An RFP or RFQ should require firms proposing to serve as bond counsel to submit information that permits the issuer to evaluate the following factors, at a minimum:
- The firm’s experience with financings of the issuer or comparable issuers, and financings of similar size, types, and structures, including financings in the same state.
- In preparing the RFP the issuer should determine whether specialized tax advice beyond normal bond counsel services is required. In those instances, the firm’s experience in tax matters and the attorneys who practice full time in the area of public finance tax law should be identified in detail. If the firm has no attorneys who specialize in public finance tax law, the response should indicate how the firm intends to provide competent tax advice.
- The firm’s experience with a federal securities laws and regulations. In preparing the RFP the issuer should determine whether specialized securities law services beyond normal bond counsel services is required. In those instances, the firm’s experience in municipal securities law matters and the attorneys who practice full time in the area of municipal securities law should be identified in detail. If the firm has no attorneys who specialize in municipal securities tax law, the response should indicate how the firm intends to provide competent municipal securities law advice.
- Knowledge and experience of the attorneys that would be assigned to the transaction, particularly the individual with day-to-day responsibility for the issuer’s account.
- Ability of the firm and assigned personnel to evaluate legal issues, prepare documents, and complete other tasks of a bond transaction in a timely manner.
- Relationships or activities that might present a conflict of interest for the issuer.
- Level of malpractice insurance carried, including the deductible amount, to cover errors and omissions, improper judgments, or negligence.
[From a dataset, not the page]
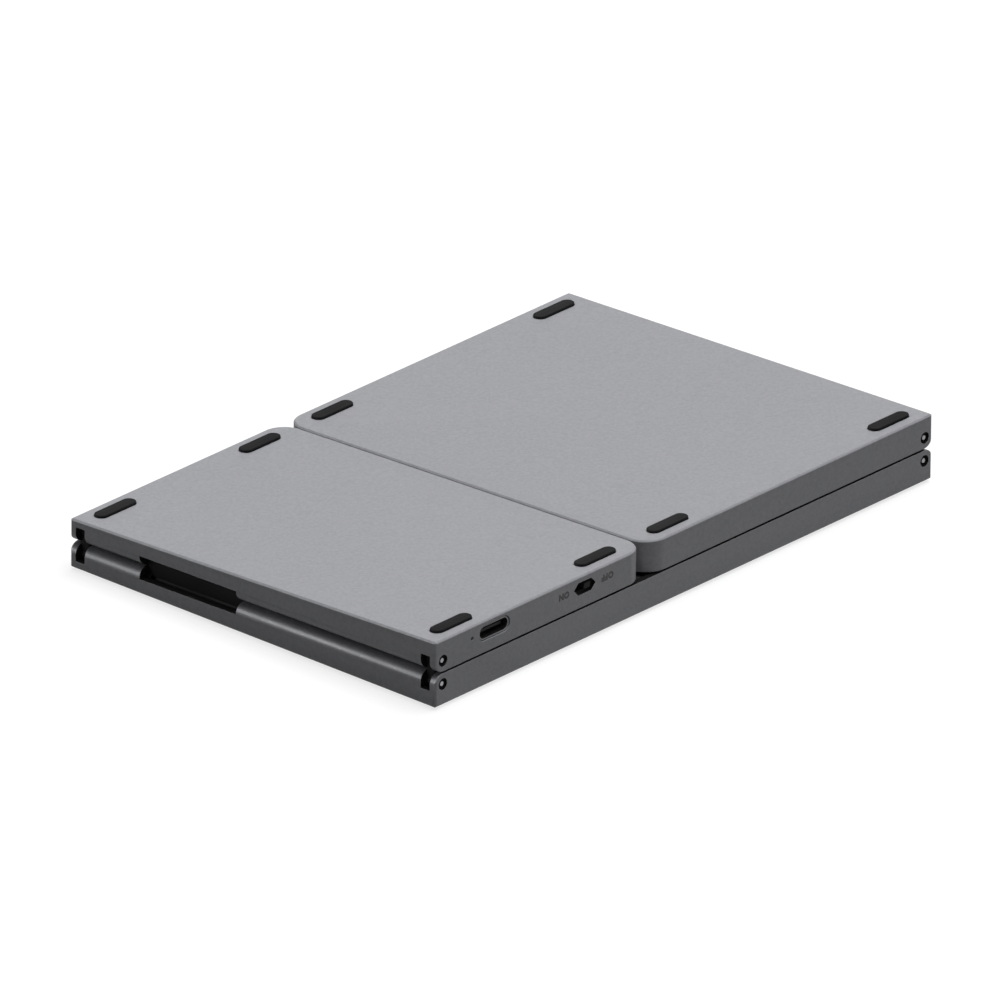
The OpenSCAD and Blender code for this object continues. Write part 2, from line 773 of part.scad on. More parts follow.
module magnets(p) {
    y = half_depth - wall_t - ledge_w - frame_gap - magnet_t / 2;
    in_panel(p) for (x = magnet_x(p), s = long_edges())
        translate([x, s * y, -frame_seat - magnet_t / 2])
            cube([magnet_len, magnet_t, magnet_t], center = true);
}

module feet(p) {
    in_panel(p) at_feet(p)
        translate([0, 0, -foot_proud]) linear_extrude(foot_proud + foot_sink) stadium(foot_len, foot_w);
}

// ---------- Hinge parts ----------

module end_links(side) {
    at_hinge(side) for (s = long_edges()) {
        y = s * (half_depth - ear_t - slot_w / 2);
        along_y(y - link_t / 2, y + link_t / 2) difference() {
            union() {
                for (z = [0, pin_spacing]) translate([0, z]) circle(d = link_end_d);
                translate([-link_waist / 2, 0]) square([link_waist, pin_spacing]);
            }
            for (z = [0, pin_spacing]) translate([0, z]) circle(pin_d / 2 + pin_play);
        }
    }
}

// level 0 is the pin in the middle panel, level 1 the pin in the outer panel
module pins(side, level) {
    at_hinge(side) translate([0, 0, level * pin_spacing]) for (s = long_edges())
        hinge_bar(s, pin_inner(), half_depth - pin_mouth_depth) circle(d = pin_d);
}

// Profile of a cheek: a block beside the pins' line with an arm out to each pin
module cheek_profile() {
    arm = pin_d / 2;
    arm_len = 0.6 * cover_in;
    translate([-cover_in, cover_end_gap]) square([cover_t, pin_spacing - 2 * cover_end_gap]);
    for (top = [0, 1]) translate([0, top * pin_spacing]) {
        circle(arm);
        rotate(top ? 225 : 135) translate([0, -arm]) square([arm_len, 2 * arm]);
    }
}

module cable_cover(side) {
    lo = cover_y - cover_w / 2;
    hi = cover_y + cover_w / 2;
    at_hinge(side) {
        for (x = [-cover_in, -cover_set - cover_plate_t])
            along_y(lo, hi) translate([x, cover_end_gap])
                square([cover_plate_t, pin_spacing - 2 * cover_end_gap]);
        for (y = [lo, hi - cheek_w]) along_y(y, y + cheek_w) cheek_profile();
        for (z = [0, pin_spacing]) translate([0, 0, z]) {
            along_y(lo - trunnion_len + cover_gap, lo + cheek_w) circle(d = pin_d);
            along_y(hi - cheek_w, hi + trunnion_len - cover_gap) circle(d = pin_d);
        }
    }
}

// Stretch of the flat cable that crosses the hinge, midway between the plates of the cover
module flat_cable(side) {
    at_hinge(side) along_y(cover_y - cable_w / 2, cover_y + cable_w / 2)
        translate([-cover_set - (cover_t + cable_t) / 2, cover_end_gap])
            square([cable_t, pin_spacing - 2 * cover_end_gap]);
}

// ---------- Electronics ----------

module battery_pack() {
    y = half_depth - wall_t - ledge_w - battery_back_gap - battery_w / 2;
    in_panel(CENTRE) on_outer_face() translate([0, y, floor_t * cos(wedge)])
        linear_extrude(battery_t) round_rect(battery_len, battery_w, pocket_r);
}

function board_lo() = inner_lo(RIGHT, wall_t + ledge_w, hinge_wall_t) + board_gap;
function board_hi() = inner_hi(RIGHT, wall_t + ledge_w, hinge_wall_t) - board_gap;
function board_back() = half_depth - wall_t - ledge_w - board_gap;
function board_post_points() = [
    for (x = [board_lo() + 2 * board_post_d, board_hi() - 2 * board_post_d], y = [0, 1])
        [x, board_back() - board_w + board_post_d + y * board_w / 2]];

// Charging chip behind the socket, controller and radio module, on the side of the tray's floor
module chips() {
    parts = [
        [x_lo[RIGHT] + socket_at, charger_w],
        [(board_lo() + board_hi()) / 2, controller_w],
        [board_hi() - radio_inset, radio_w]];
    for (part = parts)
        translate([part[0], board_back() - board_w / 2, board_z - chip_t])
            linear_extrude(chip_t + board_t / 2) square(part[1], center = true);
}

module board() {
    in_panel(RIGHT) chips();
    in_panel(RIGHT) translate([0, 0, board_z]) linear_extrude(board_t) difference() {
        intersection() {
            panel_outline(RIGHT, wall_t + ledge_w + board_gap, hinge_wall_t + board_gap,
                free_corner_r - wall_t - ledge_w - board_gap);
            translate([board_lo(), board_back() - board_w]) square([board_hi() - board_lo(), board_w]);
        }
        board_notch(socket_at, socket_w, port_setback + socket_len);
        board_notch(switch_at, switch_body_w, switch_body_len - switch_front());
        board_notch(lamp_at, lamp_d, lamp_pipe_len);
    }
}

// Notch in the board round a port that reaches inwards from the back edge
module board_notch(from_hinge, w, inwards) {
    translate([x_lo[RIGHT] + from_hinge - w / 2 - socket_gap, half_depth - inwards - socket_gap])
        square([w + 2 * socket_gap, inwards]);
}

// ---------- Nodes ----------

TRAY_GREY = [0.42, 0.42, 0.43];
KEY_BLACK = [0.08, 0.08, 0.09];
FRAME_GREY = [0.3, 0.3, 0.31];
LINK_BLACK = [0.04, 0.04, 0.04];
RUBBER = [0.1, 0.1, 0.1];
IVORY = [0.85, 0.84, 0.8];
SHEET = [0.75, 0.77, 0.78];
STEEL = [0.72, 0.73, 0.75];
COPPER = [0.45, 0.3, 0.12];
BOARD_GREEN = [0.08, 0.3, 0.16];

module centre_tray() { color(TRAY_GREY) in_panel(CENTRE) tray(CENTRE); }
module right_tray() { color(TRAY_GREY) in_panel(RIGHT) tray(RIGHT); }
module left_tray() { color(TRAY_GREY) in_panel(LEFT) tray(LEFT); }
module centre_key_frame() { color(FRAME_GREY) key_frame(CENTRE); }
module right_key_frame() { color(FRAME_GREY) key_frame(RIGHT); }
module left_key_frame() { color(FRAME_GREY) key_frame(LEFT); }
module centre_domes() { color(RUBBER) domes(CENTRE); }
module right_domes() { color(RUBBER) domes(RIGHT); }
module left_domes() { color(RUBBER) domes(LEFT); }
module centre_scissors() { color(IVORY) scissors(CENTRE); }
module right_scissors() { color(IVORY) scissors(RIGHT); }
module left_scissors() { color(IVORY) scissors(LEFT); }
module centre_membrane() { color(SHEET) membrane(CENTRE); }
module right_membrane() { color(SHEET) membrane(RIGHT); }
module left_membrane() { color(SHEET) membrane(LEFT); }
module centre_switch_plate() { color(STEEL) switch_plate(CENTRE); }
module right_switch_plate() { color(STEEL) switch_plate(RIGHT); }
module left_switch_plate() { color(STEEL) switch_plate(LEFT); }
module centre_plate_screws() { color(STEEL) plate_screws(CENTRE); }
module right_plate_screws() { color(STEEL) plate_screws(RIGHT); }
module left_plate_screws() { color(STEEL) plate_screws(LEFT); }
module centre_magnets() { color(STEEL) magnets(CENTRE); }
module right_magnets() { color(STEEL) magnets(RIGHT); }
module left_magnets() { color(STEEL) magnets(LEFT); }
module centre_feet() { color(RUBBER) feet(CENTRE); }
module right_feet() { color(RUBBER) feet(RIGHT); }
module left_feet() { color(RUBBER) feet(LEFT); }
module centre_keys_1() { color(KEY_BLACK) key_row(CENTRE, 0, all_keys(CENTRE, 0)); }
module centre_keys_2() { color(KEY_BLACK) key_row(CENTRE, 1, all_keys(CENTRE, 1)); }
module centre_keys_3() { color(KEY_BLACK) key_row(CENTRE, 2, all_keys(CENTRE, 2)); }
module centre_keys_4() { color(KEY_BLACK) key_row(CENTRE, 3, all_keys(CENTRE, 3)); }
module centre_keys_5() { color(KEY_BLACK) key_row(CENTRE, 4, [1, 2]); }
module space_bar() { color(KEY_BLACK) key_row(CENTRE, 4, [0]); }
module right_keys_1() { color(KEY_BLACK) key_row(RIGHT, 0, all_keys(RIGHT, 0)); }
module right_keys_2() { color(KEY_BLACK) key_row(RIGHT, 1, all_keys(RIGHT, 1)); }
module right_keys_3() { color(KEY_BLACK) key_row(RIGHT, 2, all_keys(RIGHT, 2)); }
module right_keys_4() { color(KEY_BLACK) key_row(RIGHT, 3, all_keys(RIGHT, 3)); }
module right_keys_5() { color(KEY_BLACK) key_row(RIGHT, 4, all_keys(RIGHT, 4)); }
module left_keys_1() { color(KEY_BLACK) key_row(LEFT, 0, all_keys(LEFT, 0)); }
module left_keys_2() { color(KEY_BLACK) key_row(LEFT, 1, all_keys(LEFT, 1)); }
module left_keys_3() { color(KEY_BLACK) key_row(LEFT, 2, all_keys(LEFT, 2)); }
module left_keys_4() { color(KEY_BLACK) key_row(LEFT, 3, all_keys(LEFT, 3)); }
module left_keys_5() { color(KEY_BLACK) key_row(LEFT, 4, all_keys(LEFT, 4)); }
module right_end_links() { color(LINK_BLACK) end_links(1); }
module right_cable_cover() { color(LINK_BLACK) cable_cover(1); }
module right_flat_cable() { color(COPPER) flat_cable(1); }
module right_lower_pins() { color(STEEL) pins(1, 0); }
module right_upper_pins() { color(STEEL) pins(1, 1); }
module left_end_links() { color(LINK_BLACK) end_links(-1); }
module left_cable_cover() { color(LINK_BLACK) cable_cover(-1); }
module left_flat_cable() { color(COPPER) flat_cable(-1); }
module left_lower_pins() { color(STEEL) pins(-1, 0); }
module left_upper_pins() { color(STEEL) pins(-1, 1); }
module battery() { color(SHEET) battery_pack(); }
module control_board() { color(BOARD_GREEN) board(); }
module usb_c_shell() { color(STEEL) in_panel(RIGHT) usb_shell(); }
module usb_c_tongue() { color(KEY_BLACK) in_panel(RIGHT) usb_tongue(); }
module power_switch_body() { color(STEEL) in_panel(RIGHT) switch_body(); }
module power_switch_slider() { color(LINK_BLACK) in_panel(RIGHT) switch_slider(); }
module lamp_light_pipe() { color(SHEET) in_panel(RIGHT) light_pipe(); }

centre_tray();
right_tray();
left_tray();
centre_key_frame();
right_key_frame();
left_key_frame();
centre_domes();
right_domes();
left_domes();
centre_scissors();
right_scissors();
left_scissors();
centre_membrane();
right_membrane();
left_membrane();
centre_switch_plate();
right_switch_plate();
left_switch_plate();
centre_plate_screws();
right_plate_screws();
left_plate_screws();
centre_magnets();
right_magnets();
left_magnets();
centre_feet();
right_feet();
left_feet();
centre_keys_1();
centre_keys_2();
centre_keys_3();
centre_keys_4();
centre_keys_5();
space_bar();
right_keys_1();
right_keys_2();
right_keys_3();
right_keys_4();
right_keys_5();
left_keys_1();
left_keys_2();
left_keys_3();
left_keys_4();
left_keys_5();
right_end_links();
right_cable_cover();
right_flat_cable();
right_lower_pins();
right_upper_pins();
left_end_links();
left_cable_cover();
left_flat_cable();
left_lower_pins();
left_upper_pins();
battery();
control_board();
usb_c_shell();
usb_c_tongue();
power_switch_body();
power_switch_slider();
lamp_light_pipe();
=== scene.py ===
"""Finishes and fine pieces for a pocket keyboard in three panels, shown folded.

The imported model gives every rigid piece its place. This script dresses it: the trays, frames and
hinge parts keep their shape and get rounded edges, and the feet, pins, key caps, legends, socket,
switch and lamp are surfaces worked out with numpy. Lengths are in millimetres in each class and
become metres when a piece is placed.
"""

import json
import logging
import math
from dataclasses import dataclass, field
from enum import Enum

import bmesh
import bpy
import numpy as np
from mathutils import Matrix, Vector


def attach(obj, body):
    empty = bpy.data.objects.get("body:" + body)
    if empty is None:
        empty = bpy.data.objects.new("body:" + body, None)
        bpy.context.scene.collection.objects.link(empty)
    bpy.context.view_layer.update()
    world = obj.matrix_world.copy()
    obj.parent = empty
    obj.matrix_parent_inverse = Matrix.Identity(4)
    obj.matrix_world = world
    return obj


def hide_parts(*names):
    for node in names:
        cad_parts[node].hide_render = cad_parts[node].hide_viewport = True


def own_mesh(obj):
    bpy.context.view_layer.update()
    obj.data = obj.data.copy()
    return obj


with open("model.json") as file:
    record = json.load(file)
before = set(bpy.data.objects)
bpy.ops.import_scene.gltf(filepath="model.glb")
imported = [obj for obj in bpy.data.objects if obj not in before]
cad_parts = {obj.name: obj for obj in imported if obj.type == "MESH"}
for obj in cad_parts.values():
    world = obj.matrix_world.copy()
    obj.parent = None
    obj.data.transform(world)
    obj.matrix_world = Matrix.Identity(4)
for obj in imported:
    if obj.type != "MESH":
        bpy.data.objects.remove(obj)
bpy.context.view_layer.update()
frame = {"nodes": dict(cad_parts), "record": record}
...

Issuer staff with experience in public finance and/or responsible for debt management activities should be involved in the RFP or RFQ development and response review. This may include representatives from the finance department and internal counsel. To remove any appearance of a conflict of interest resulting from political contributions or other activities, elected officials should not be part of the evaluation and/or selection team. In reviewing and evaluating the RFP or RFQ responses, evaluation procedures and a systematic rating process should be established which consider the following:
- The use of oral interviews of proposers, in which the attorney who would have day-to-day responsibility for the issuer’s account should be asked to assume the lead role in presenting the qualifications of the firm.
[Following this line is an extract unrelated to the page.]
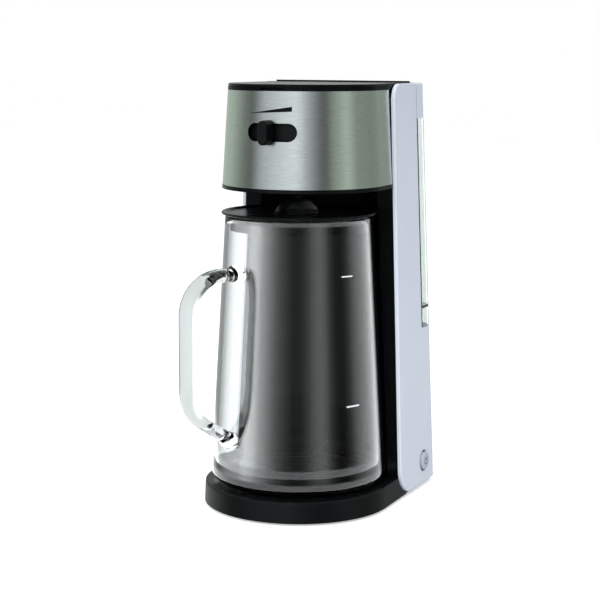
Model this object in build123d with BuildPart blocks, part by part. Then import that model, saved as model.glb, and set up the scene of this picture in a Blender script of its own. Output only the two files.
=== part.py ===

- The selection should not be driven solely by proposed fees. The experience of the firm with the type of transactions and the ability to deliver the required legal services in a timely manner are the most important factors in the selection of bond counsel.
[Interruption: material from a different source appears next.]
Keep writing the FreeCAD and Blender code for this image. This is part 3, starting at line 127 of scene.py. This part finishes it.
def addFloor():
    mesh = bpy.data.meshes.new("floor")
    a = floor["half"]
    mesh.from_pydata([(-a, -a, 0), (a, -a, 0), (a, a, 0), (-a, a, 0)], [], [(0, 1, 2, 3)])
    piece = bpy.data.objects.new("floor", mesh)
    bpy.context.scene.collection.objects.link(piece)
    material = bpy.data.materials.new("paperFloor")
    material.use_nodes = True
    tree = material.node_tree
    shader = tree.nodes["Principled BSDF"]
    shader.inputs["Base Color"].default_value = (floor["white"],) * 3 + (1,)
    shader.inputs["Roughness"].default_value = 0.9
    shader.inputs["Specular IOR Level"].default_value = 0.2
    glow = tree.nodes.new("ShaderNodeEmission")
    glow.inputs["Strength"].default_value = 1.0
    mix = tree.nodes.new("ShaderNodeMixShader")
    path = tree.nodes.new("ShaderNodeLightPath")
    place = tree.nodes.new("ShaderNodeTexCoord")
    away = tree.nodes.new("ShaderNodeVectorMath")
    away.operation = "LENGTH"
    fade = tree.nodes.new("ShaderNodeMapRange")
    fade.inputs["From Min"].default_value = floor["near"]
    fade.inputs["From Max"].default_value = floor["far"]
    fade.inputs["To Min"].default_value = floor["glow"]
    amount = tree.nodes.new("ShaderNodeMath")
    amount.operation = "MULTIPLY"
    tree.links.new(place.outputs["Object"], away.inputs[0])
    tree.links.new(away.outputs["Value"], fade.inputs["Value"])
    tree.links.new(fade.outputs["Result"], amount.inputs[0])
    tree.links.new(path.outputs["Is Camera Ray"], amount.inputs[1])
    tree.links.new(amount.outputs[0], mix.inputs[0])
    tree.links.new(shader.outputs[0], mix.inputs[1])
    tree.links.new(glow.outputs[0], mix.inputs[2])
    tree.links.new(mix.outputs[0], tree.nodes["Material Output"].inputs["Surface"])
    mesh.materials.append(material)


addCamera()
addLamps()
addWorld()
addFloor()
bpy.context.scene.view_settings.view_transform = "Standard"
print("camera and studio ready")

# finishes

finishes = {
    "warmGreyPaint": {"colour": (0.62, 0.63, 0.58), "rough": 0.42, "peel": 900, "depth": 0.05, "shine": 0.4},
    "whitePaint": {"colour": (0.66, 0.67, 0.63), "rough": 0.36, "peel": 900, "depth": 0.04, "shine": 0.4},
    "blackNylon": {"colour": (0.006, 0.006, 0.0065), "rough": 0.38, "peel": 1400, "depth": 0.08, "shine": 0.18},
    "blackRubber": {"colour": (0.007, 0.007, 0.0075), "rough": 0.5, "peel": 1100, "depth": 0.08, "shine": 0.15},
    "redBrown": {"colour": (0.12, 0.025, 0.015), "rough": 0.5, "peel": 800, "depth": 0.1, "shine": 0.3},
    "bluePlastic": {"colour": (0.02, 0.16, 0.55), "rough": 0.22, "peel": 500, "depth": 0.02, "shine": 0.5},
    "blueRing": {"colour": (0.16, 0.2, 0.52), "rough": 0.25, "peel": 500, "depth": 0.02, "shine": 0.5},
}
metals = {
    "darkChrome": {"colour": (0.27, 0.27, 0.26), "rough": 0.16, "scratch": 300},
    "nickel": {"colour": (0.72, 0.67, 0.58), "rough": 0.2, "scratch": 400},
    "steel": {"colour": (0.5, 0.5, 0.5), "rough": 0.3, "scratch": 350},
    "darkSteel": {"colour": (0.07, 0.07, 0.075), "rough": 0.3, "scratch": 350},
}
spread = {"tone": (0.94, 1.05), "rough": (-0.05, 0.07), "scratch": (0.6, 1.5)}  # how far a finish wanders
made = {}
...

- For issuers that have ongoing needs of a similar nature, continuity should be considered an important factor in the evaluation process.
- Different fee arrangements are possible depending on the type and nature of the engagement. Fee arrangements include both fixed fee and hourly which may or may not include a cap on the total compensation. Additionally, fees may also be paid contingent on the sale of bonds. Generally, bond counsel fees should not be paid on a contingent basis to remove the potential incentive for bond counsel to render legal or tax options that would result in the inappropriate issuance of bonds. However, this may be difficult given the financial constraints of many issuers; in the case of contingent fee arrangements (as well as other fee arrangements), issuers should undertake ongoing due diligence to ensure the bond issue and structure remains appropriate for their organization. Fees and method of compensation (fixed fee, hourly, or retainer) should appropriately reflect the complexity and scope of the services to be provided.
- Before making a final selection, the issuer should check the references furnished by the prospective bond counsel and determine the outcome of examinations by the IRS or other regulatory agencies of transactions in which the prospective bond counsel was involved. Where practical, one individual should check all references using a standard set of questions to promote consistency.
- Diversity of firm members, management and ownership.
The issuer may also choose to include a Form of Contract in the RFP or RFQ package, which incorporates elements and provisions conforming to prevailing law and procurement processes. The RFP or RFQ should require respondents to comment on the acceptability of the Form of Contract. The comments on the acceptability of the Form of Contract should be part of the evaluation process. The contract development process should allow for reasonable negotiation over the final terms of the contract and/or engagement letter. A final negotiated contract or the engagement letter should make clear those services that will be included within the basic bond counsel fee and any services or reimbursable expenses that might be considered separately billable. If co-bond counsels are being engaged, the issuer should:
- delineate in the RFP or RFQ or engagement letter the roles and responsibilities of each firm;
- assign discrete tasks to each firm in order to minimize cost duplication; and
- exercise appropriate oversight to ensure coordination of tasks undertaken by the firms.
- If co-bond counsels are engaged or if bond counsel firms are rotated, the issuer should:
- evaluate whether higher costs for legal services will result because of the need for two or more firms to familiarize themselves with the issuer; and
- consider the possible need to resolve differing viewpoints of each bond counsel.
Throughout the term of the engagement, the performance of bond counsel should be evaluated in relation to the stated scope of services and any areas where service needs to be improved should be communicated to the lead attorney. Ongoing contracts should be reviewed regularly and to the extent that the issuer is not receiving the type of comprehensive legal counsel that it expects from its bond counsel, resubjected to competitive selection periodically.
- The Selection and Evaluation of Bond Counsel, National Association of Bond Lawyers, 2017.
- GFOA Best Practice, Types of Legal Counsel 2018.